The Aggies did push the ball down the field more often against Weber State, with Bonner throwing 17 passes that traveled at least 10 yards down the field (he only had 16 prior to the Week 2 game), but as Anderson pointed out, execution was lacking.

“We didn’t win in one-on-one coverage. We tried to go at them in a handful of areas and didn’t win,” Anderson said. “We didn’t protect particularly well. We missed some throws. We dropped some balls as well. You name it, it went wrong.”

For all the talk of coaching, play-calling and recruiting, the fact is it’s the players on the team right now who have to play and make a difference on the field.

“This is going to come down what they believe, what they’re willing to do, how hard they’re willing to work,” Anderson said. “Can we be coachable and improve and just one week at a time go out and be better than we were the week before?”

One of the most piercing statements Anderson made after the Weber State loss was how the team lacked leadership. And in expanding on those comments, he made clear point about how it can be hard to lead in situations where it’s win or lose.

“Leadership in the weight room and leadership out on the practice field are completely different than a stadium full of 30,000 people and a scoreboard. There’s just not the same pressure that you can put on people when there’s no scoreboard in a practice,” Anderson said. “When it comes time to win and lose games, that is an environment that not everybody is comfortable. And not everybody is definitely not comfortable leading in those areas.”

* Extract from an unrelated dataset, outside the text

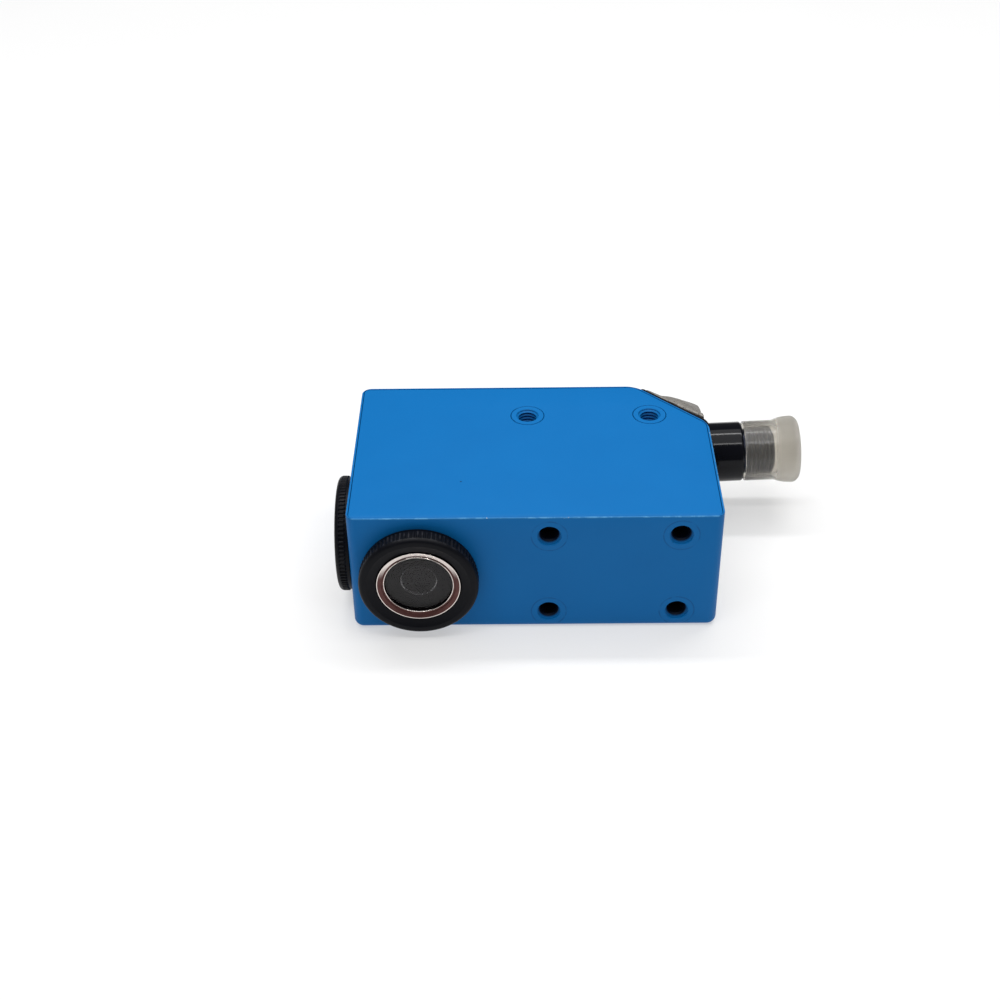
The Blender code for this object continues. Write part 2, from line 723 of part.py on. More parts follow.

Here again, Anderson noted the loss of so many great players. Ones that not only produced on the stat sheet, but led the team to victory in so many dire situations where most on-lookers expected to see the Aggies fall in defeat.

How much the Aggies improved and re-grouped during the bye week will be largely determined by how they fare against UNLV this week. Anderson said his team “took the right first-step approach to getting better.” Everyone can only hope he’s right.